Double rows of 8-foot-high fencing topped by barbed wire still ring the old base. Martin Spani, 64, who was a Marine sergeant of the guard from 1963 to 1966, remembers his orders on dealing with intruders.

"There was no 'Halt,'" he said. "It was shoot to kill if somebody was entering."

He also remembers going out on "nuclear convoys" to West Loch in Pearl Harbor and the former Barbers Point Naval Air Station.

A pickup truck with a flashing red light and siren would be in the lead and Marines guarded intersections.

Spani, who lives in Lynnwood, Wash., said a 2 1/2-ton truck positioned ahead of one or more flatbeds with nuclear weapons had orders to run any cars off the road that didn't get out of the way.

He remembers 8- to 10-foot nuclear bombs, and the veterans also recalled a maintenance building with overhead tracked hoists where weaponry was assembled.

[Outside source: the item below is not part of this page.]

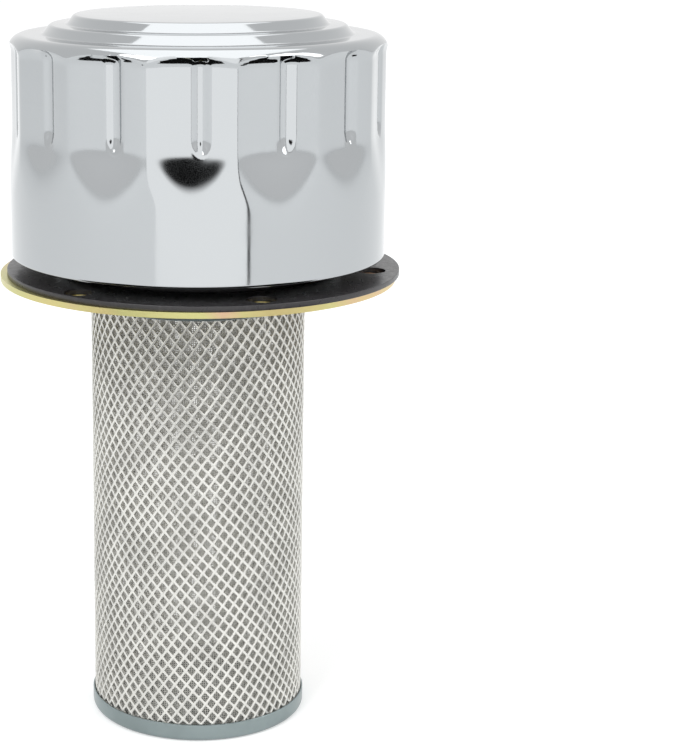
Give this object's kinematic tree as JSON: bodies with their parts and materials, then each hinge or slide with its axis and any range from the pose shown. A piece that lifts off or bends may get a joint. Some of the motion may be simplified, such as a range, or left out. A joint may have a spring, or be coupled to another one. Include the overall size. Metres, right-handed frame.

A guard tower still stands next to the building.

Only some of the Marines, who provided security, were allowed down in the valley, or "down in the hole," as it was called. Barracks, housing for dependents and a football field were atop the bluff near the current entrance off Pakela Street.

Yesterday's tour let them see more of the facility than they ever had before, but still left a lot of questions. Among them was speculation as to what was stored behind a series of Mosler Safe bank-vaultlike doors. Rows of 3-foot-deep metal bins lined the wall inside. Some thought the rooms were for nuclear detonators, while Spani speculated they were used to store cryptological information.

CHOKED IN OVERGROWTH

According to Waikele Self Storage, the headquarters of what was U.S. Naval Ammunition Depot, O'ahu, was at Lualualei on the Wai'anae Coast. The ammunition depot and Navy communications center occupies 8,195 acres and has 255 above-ground magazines.

In 1929, the Navy purchased 8,184 acres for Lualualei from the McCandless Estate, which had been using the area as a cattle ranch. The West Loch branch was created later, and the land occupied by the Waikele branch was purchased from the Army.

Some reports say the Waikele ammo storage facility got its start in the early 1940s, but some of the veterans who visited yesterday believe it might have been in the late 1930s.

The Waikele branch, which still has a three-story barracks and mess hall, sat vacant for more than a decade. Weeds overtook bridges and roads, and goats and pigs roamed about. A separate Army section of tunnels abutting Kamehameha Highway remains choked in overgrowth.

As part of a Navy effort to re-develop Ford Island, the service used special legislation passed in 1999 allowing it to sell or lease outlying properties on O'ahu in exchange for $84 million in infrastructure improvements by Fluor Hawai'i LLC.

One of the parcels Fluor ended up with was the Waikele naval magazine. The grounds and tunnels are now used for storage. Eight tunnels are used by fireworks vendors. The Tony Auto Group has cars bumper to bumper on 1 1/2 acres. Security guards watch over who comes and goes.

Peter Cannon, of Waikele Self Storage, has renovated 15 of the tunnels, with more on the way. The Marine veterans saw the company's Web site and contacted him about the mini reunion. Cannon was happy to oblige and yesterday gave the group and their spouses a bus tour of the Waikele complex and provided lunch.

"For us, it's a great wealth of knowledge and to be able to give back," Cannon said.

REMEMBERING FALLEN

The tour took the Marines past rickety and rusty Tower 6 on a bluff, which several of them promptly climbed. A 21-year-old Marine had positioned his M-14 rifle under his chin and killed himself in the tower in 1966 over a relationship that went bad.

Spani, 64, who found the Marine, was somewhat surprised he could still make it pretty quickly up the ladder.

Later, the group remembered the dead Marine, two who were killed in vehicle accidents at Waikele, and two more who died in Vietnam during a flag-raising and playing of taps.

Fred Grimm, 58, from Jefferson, Ohio, said the chance to get together with fellow veterans at Waikele was "tremendous."

"What a valuable thing," he said.

Added Wise: "Some of it's a little bit of closure for some of us."